* Task prompt *
Within the records below, reproduce without change the lines from the line that has "low, high = Vector((1e9,)" through the line that has "# Colours and shader nodes", and only those.

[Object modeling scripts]
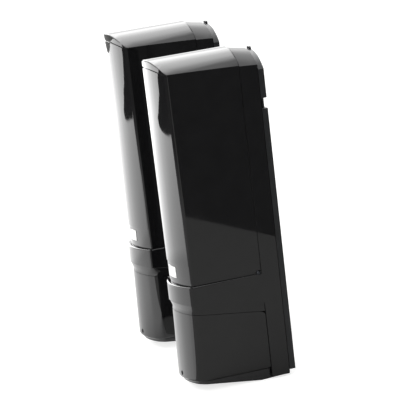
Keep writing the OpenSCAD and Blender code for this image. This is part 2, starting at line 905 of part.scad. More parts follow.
module tamper_plunger() {
    color("#b04a2c") translate([0, 0, tamper_z])
        rod_y(plunger_r, plunger_tip - plunger_len, plunger_tip);
}

module status_leds() {
    for (i = [0:3]) color(i == 0 ? "#c8302a" : "#d8a13a")
        translate([(i - 1.5) * 3 * led_r * 1.4, 0, dial_z + dial_body / 2 + led_r]) {
            rod_y(led_r, board_face, board_face + led_h);
            translate([0, -board_face - led_h, 0]) sphere(r = led_r);
        }
}

// Yoke: two cheeks and two bridges, turning on the pan trunnions
module pan_yoke() {
    color(dark_grey) difference() {
        union() {
            for (x = [-cheek_x - cheek_t, cheek_x])
                span([x, -pan_y - cheek_d / 2, yoke_low], [x + cheek_t, -pan_y + cheek_d / 2, yoke_top]);
            for (z = [yoke_low, yoke_top - yoke_plate_t])
                yoke_bridge(z);
            thumb_ring();
            translate([0, -pan_y, yoke_low - pin_len]) cylinder(r = pan_pin_r, h = pin_len + over);
            translate([0, -pan_y, yoke_top - over]) cylinder(r = pan_pin_r, h = pin_len + over);
        }
        for (side = [-1, 1]) translate([0, -pan_y, head_z + side * lens_pitch / 2])
            rod_x(tilt_pin_r + run_gap, -body_w, body_w);
    }
}

module yoke_bridge(z) {
    span([-cheek_x - cheek_t, -pan_y - cheek_d / 2, z],
        [cheek_x + cheek_t, -pan_y + cheek_d / 2, z + yoke_plate_t]);
}

// The knurled ring that a thumb turns to pan the head
module thumb_ring() {
    difference() {
        translate([0, -pan_y, yoke_low]) cylinder(r = ring_r, h = yoke_plate_t);
        for (i = [0:ring_grips - 1]) translate([0, -pan_y, yoke_low - over])
            rotate([0, 0, i * 360 / ring_grips]) translate([ring_r, 0, 0])
            cylinder(r = yoke_plate_t / 3, h = yoke_plate_t + 2 * over);
    }
}

// A lens case: open box, trunnions on its sides and the optical element on its back wall
module lens_case(z, element_r) {
    translate([0, -pan_y, z]) {
        color("#1f2123") difference() {
            union() {
                span([-case_half, -case_d / 2, -case_h / 2], [case_half, case_d / 2, case_h / 2]);
                rod_x(tilt_pin_r, -cheek_x - cheek_t, cheek_x + cheek_t);
                rod_x(2 * tilt_pin_r, -cheek_x + cheek_gap / 10, cheek_x - cheek_gap / 10);
            }
            span([-case_half + case_t, -case_d / 2 - over, -case_h / 2 + case_t],
                [case_half - case_t, case_d / 2 - case_t, case_h / 2 - case_t]);
        }
        color("#3b2630") translate([0, case_d / 2 - case_t, 0]) rod_y(element_r, 0, 2 * element_r);
    }
}

// A lens with a convex front, seated inside the case's mouth
module lens(z) {
    lens_half_x = case_half - case_t - run_gap;
    lens_half_z = case_h / 2 - case_t - run_gap;
    color("#8f98a0") translate([0, -pan_y - case_d / 2, z]) intersection() {
        span([-lens_half_x, -case_t, -lens_half_z], [lens_half_x, 2 * case_t, lens_half_z]);
        translate([0, lens_r - case_t, 0]) sphere(r = lens_r, $fn = fine_fn);
    }
}

// Sight block between the lenses, with two sighting holes and the tilt wheel's bearing
module sight_block() {
    color("#2d3033") translate([0, -pan_y, head_z]) difference() {
        span([-cheek_x, -sight_half_y, -sight_half_z], [cheek_x, sight_half_y, sight_half_z]);
        for (x = [-cheek_x * 0.62, cheek_x * 0.62]) translate([x, 2 * sight_half_y, 0])
            rod_y(sight_half_z / 2, 0, 4 * sight_half_y);
        rod_y(wheel_shaft_r + run_gap, 0, 2 * sight_half_y);
    }
}

module tilt_dial() {
    face = pan_y + sight_half_y + wheel_t + seam_gap;
    color("#d9d9d6") translate([0, 0, head_z]) difference() {
        union() {
            rod_y(wheel_r, pan_y + sight_half_y + seam_gap, face);
            rod_y(wheel_shaft_r, pan_y + seam_gap, face - wheel_t / 2);
        }
        for (i = [1:wheel_grips]) rotate([0, i * 360 / wheel_grips, 0]) translate([wheel_r, 0, 0])
            rod_y(wheel_r / 12, 0, body_d);
        span([-wheel_r / 10, -face - over, -wheel_r / 2], [wheel_r / 10, -face + wheel_t / 4, wheel_r / 2]);
    }
}

// Battery tray with four upright cells
module battery_holder() {
    color(inner_grey) difference() {
        union() {
            span([-tray_half_x, -tray_front, bay_z], [tray_half_x, -tray_back, bay_z + cell_h / 2]);
            for (x = [-tray_half_x / 2, tray_half_x / 2]) span([x - tray_t, -tray_back - tray_t, bay_z],
                [x + tray_t, -housing_back - wall, bay_z + cell_h / 3]);
        }
        span([-tray_half_x + tray_t, -tray_front + tray_t, bay_z + tray_t],
            [tray_half_x - tray_t, -tray_back - tray_t, bay_z + cell_h]);
    }
    color(steel) at_cells() translate([0, 0, bay_z + tray_t])
        cylinder(r1 = cell_r / 2, r2 = cell_r / 4, h = cell_z - bay_z - tray_t);
}

module at_cells() {
    for (x = [-1, 1], y = [-1, 1])
        translate([x * cell_step / 2, -(tray_front + tray_back) / 2 + y * cell_step / 2, 0]) children();
}

module battery_cells() {
    color("#3f6f9a") at_cells() translate([0, 0, cell_z]) {
        cylinder(r = cell_r, h = cell_h);
        cylinder(r = cell_r / 3, h = cell_h + wall / 2);
    }
}

// Pan head screws that hold the chassis to the rear housing
module fixing_screws() {
    head_face = chassis_y + chassis_t + screw_head_h;
    color(steel) at_chassis_screws() difference() {
        union() {
            rod_y(screw_head_r, chassis_y + chassis_t, head_face);
            rod_y(screw_r, housing_back + wall, head_face - screw_head_h / 2);
        }
        screw_slot(head_face);
    }
}

tx() mount_plate();  // tx_mount_plate
tx() rear_housing();  // tx_rear_housing
tx() bottom_cap();  // tx_bottom_cap
tx() chassis();  // tx_chassis
tx() main_board();  // tx_main_board
tx() board_parts();  // tx_board_parts
tx() terminal_block();  // tx_terminal_block
tx() terminal_screws();  // tx_terminal_screws
tx() tamper_switch();  // tx_tamper_switch
tx() status_leds();  // tx_status_leds
tx() battery_holder();  // tx_battery_holder
tx() battery_cells();  // tx_battery_cells
tx() fixing_screws();  // tx_fixing_screws
tx() cable_grommet();  // tx_cable_grommet
tx() latch_studs();  // tx_latch_studs
tx() cover_seal();  // tx_cover_seal
tx() front_cover();  // tx_front_cover
tx() label_plate();  // tx_label_plate
tx() lower_cover();  // tx_lower_cover
tx() cover_screw();  // tx_cover_screw
tx() pan_yoke();  // tx_pan_yoke
tx() sight_block();  // tx_sight_block
tx() lens_case(head_z + lens_pitch / 2, tilt_pin_r);  // tx_upper_lens_case
tx() lens(head_z + lens_pitch / 2);  // tx_upper_lens
tx() lens_case(head_z - lens_pitch / 2, tilt_pin_r);  // tx_lower_lens_case
tx() lens(head_z - lens_pitch / 2);  // tx_lower_lens
tx() tilt_dial();  // tx_tilt_dial
tx() tamper_plunger();  // tx_tamper_plunger
tx() setting_dial(-dial_x, channel_grips);  // tx_channel_dial
tx() setting_dial(dial_x, power_grips);  // tx_power_dial
rx() mount_plate();  // rx_mount_plate
rx() rear_housing();  // rx_rear_housing
rx() bottom_cap();  // rx_bottom_cap
rx() chassis();  // rx_chassis
rx() main_board();  // rx_main_board
rx() board_parts();  // rx_board_parts
rx() terminal_block();  // rx_terminal_block
rx() terminal_screws();  // rx_terminal_screws
rx() tamper_switch();  // rx_tamper_switch
rx() status_leds();  // rx_status_leds
rx() battery_holder();  // rx_battery_holder
rx() battery_cells();  // rx_battery_cells
rx() fixing_screws();  // rx_fixing_screws
rx() cable_grommet();  // rx_cable_grommet
rx() latch_studs();  // rx_latch_studs
rx() cover_seal();  // rx_cover_seal
rx() front_cover();  // rx_front_cover
rx() label_plate();  // rx_label_plate
rx() lower_cover();  // rx_lower_cover
rx() cover_screw();  // rx_cover_screw
rx() pan_yoke();  // rx_pan_yoke
rx() sight_block();  // rx_sight_block
rx() lens_case(head_z + lens_pitch / 2, 2 * tilt_pin_r);  // rx_upper_lens_case
rx() lens(head_z + lens_pitch / 2);  // rx_upper_lens
rx() lens_case(head_z - lens_pitch / 2, 2 * tilt_pin_r);  // rx_lower_lens_case
rx() lens(head_z - lens_pitch / 2);  // rx_lower_lens
rx() tilt_dial();  // rx_tilt_dial
rx() tamper_plunger();  // rx_tamper_plunger
rx() setting_dial(-dial_x, channel_grips);  // rx_channel_dial
rx() setting_dial(dial_x, timer_grips);  // rx_timer_dial
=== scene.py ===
import json
import math

import bpy
from mathutils import Matrix, Vector

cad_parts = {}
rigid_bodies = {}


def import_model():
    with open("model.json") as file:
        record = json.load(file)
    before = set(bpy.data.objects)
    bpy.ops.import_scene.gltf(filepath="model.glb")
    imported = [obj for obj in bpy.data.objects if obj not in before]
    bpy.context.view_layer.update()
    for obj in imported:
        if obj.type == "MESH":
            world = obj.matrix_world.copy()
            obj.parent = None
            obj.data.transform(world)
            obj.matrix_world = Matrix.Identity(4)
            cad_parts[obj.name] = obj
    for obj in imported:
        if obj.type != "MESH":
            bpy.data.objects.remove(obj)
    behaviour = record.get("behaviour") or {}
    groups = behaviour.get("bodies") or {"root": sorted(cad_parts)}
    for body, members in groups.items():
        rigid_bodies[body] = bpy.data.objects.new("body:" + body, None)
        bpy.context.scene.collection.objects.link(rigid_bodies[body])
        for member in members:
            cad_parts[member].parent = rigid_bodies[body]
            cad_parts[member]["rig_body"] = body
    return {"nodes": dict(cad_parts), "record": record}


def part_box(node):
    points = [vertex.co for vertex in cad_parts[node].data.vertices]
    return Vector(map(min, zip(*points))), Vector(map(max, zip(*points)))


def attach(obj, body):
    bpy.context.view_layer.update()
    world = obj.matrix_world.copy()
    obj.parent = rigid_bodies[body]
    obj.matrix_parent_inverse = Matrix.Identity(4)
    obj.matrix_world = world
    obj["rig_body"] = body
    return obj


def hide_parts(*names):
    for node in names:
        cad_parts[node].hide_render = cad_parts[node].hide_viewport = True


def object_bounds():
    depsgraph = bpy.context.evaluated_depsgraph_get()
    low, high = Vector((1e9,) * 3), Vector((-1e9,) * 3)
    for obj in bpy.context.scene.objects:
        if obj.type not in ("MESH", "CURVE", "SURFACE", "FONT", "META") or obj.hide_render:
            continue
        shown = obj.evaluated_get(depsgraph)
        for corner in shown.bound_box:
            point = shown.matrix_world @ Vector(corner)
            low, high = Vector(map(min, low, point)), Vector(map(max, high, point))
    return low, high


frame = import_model()
cad_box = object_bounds()

MM = 0.001
UNITS = ("tx", "rx")
LEVELS = ("upper", "lower")


# Colours and shader nodes

# Most of a noise pattern's values lie between these
NOISE_LOW, NOISE_HIGH = 0.3, 0.7
# Length in which a wave pattern of scale 1 repeats
WAVE_LENGTH = 0.314


def linear(code, alpha=1.0):
    """A hex colour as linear red, green, blue and alpha"""
    parts = [int(code[i : i + 2], 16) / 255 for i in (1, 3, 5)]
    parts = [c / 12.92 if c <= 0.04045 else ((c + 0.055) / 1.055) ** 2.4 for c in parts]
    return (*parts, alpha)


def add(tree, kind, inputs=None, **settings):
    """Adds a node with its settings; an input is a value, or an output to link"""
    node = tree.nodes.new(kind)
    for name, value in settings.items():
        setattr(node, name, value)
    for key, value in (inputs or {}).items():
        if isinstance(value, bpy.types.NodeSocket):
            tree.links.new(value, node.inputs[key])
        else:
            node.inputs[key].default_value = value
    return node


def blank_material(name, colour, roughness, ior=1.5, **sockets):
    """A material with one shader; returns it with its tree, shader and place on the object"""
    material = bpy.data.materials.new(name)
    material.use_nodes = True
    tree = material.node_tree
    shader = tree.nodes["Principled BSDF"]
    shader.inputs["Base Color"].default_value = linear(colour)
    shader.inputs["Roughness"].default_value = roughness
    shader.inputs["IOR"].default_value = ior
    for key, value in sockets.items():
        shader.inputs[key.replace("_", " ")].default_value = value
    place = add(tree, "ShaderNodeTexCoord").outputs["Object"]
    return material, tree, shader, place


def grain(tree, place, size, stretch=(1, 1, 1), detail=2.0):
    """Noise whose features are as large as the given size, stretched along each axis"""
    scale = tuple(1 / (size * s) for s in stretch)
    spread = add(tree, "ShaderNodeMapping", {"Vector": place, "Scale": scale})
    noise = add(tree, "ShaderNodeTexNoise", {"Vector": spread.outputs[0], "Scale": 1.0, "Detail": detail})
    return noise.outputs["Fac"]


def vary(tree, shader, socket, height, low, high):
    """Drives a socket between two values by a pattern"""
    spread = add(tree, "ShaderNodeMapRange", {"Value": height, "From Min": NOISE_LOW,
                                              "From Max": NOISE_HIGH, "To Min": low, "To Max": high})
    tree.links.new(spread.outputs[0], shader.inputs[socket])


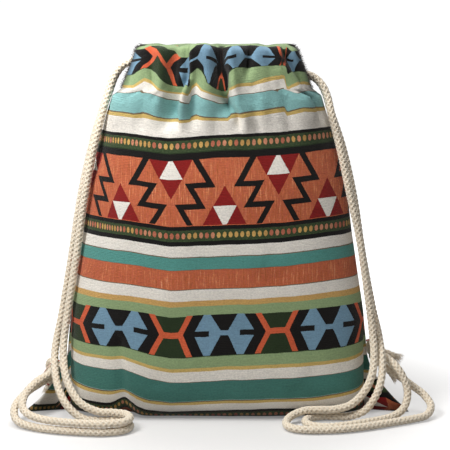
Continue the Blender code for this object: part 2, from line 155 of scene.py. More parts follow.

* Reply to the exercise *
    low, high = Vector((1e9,) * 3), Vector((-1e9,) * 3)
    for obj in bpy.context.scene.objects:
        if obj.type not in ("MESH", "CURVE", "SURFACE", "FONT", "META") or obj.hide_render:
            continue
        shown = obj.evaluated_get(depsgraph)
        for corner in shown.bound_box:
            point = shown.matrix_world @ Vector(corner)
            low, high = Vector(map(min, low, point)), Vector(map(max, high, point))
    return low, high


frame = import_model()
cad_box = object_bounds()

MM = 0.001
UNITS = ("tx", "rx")
LEVELS = ("upper", "lower")


# Colours and shader nodes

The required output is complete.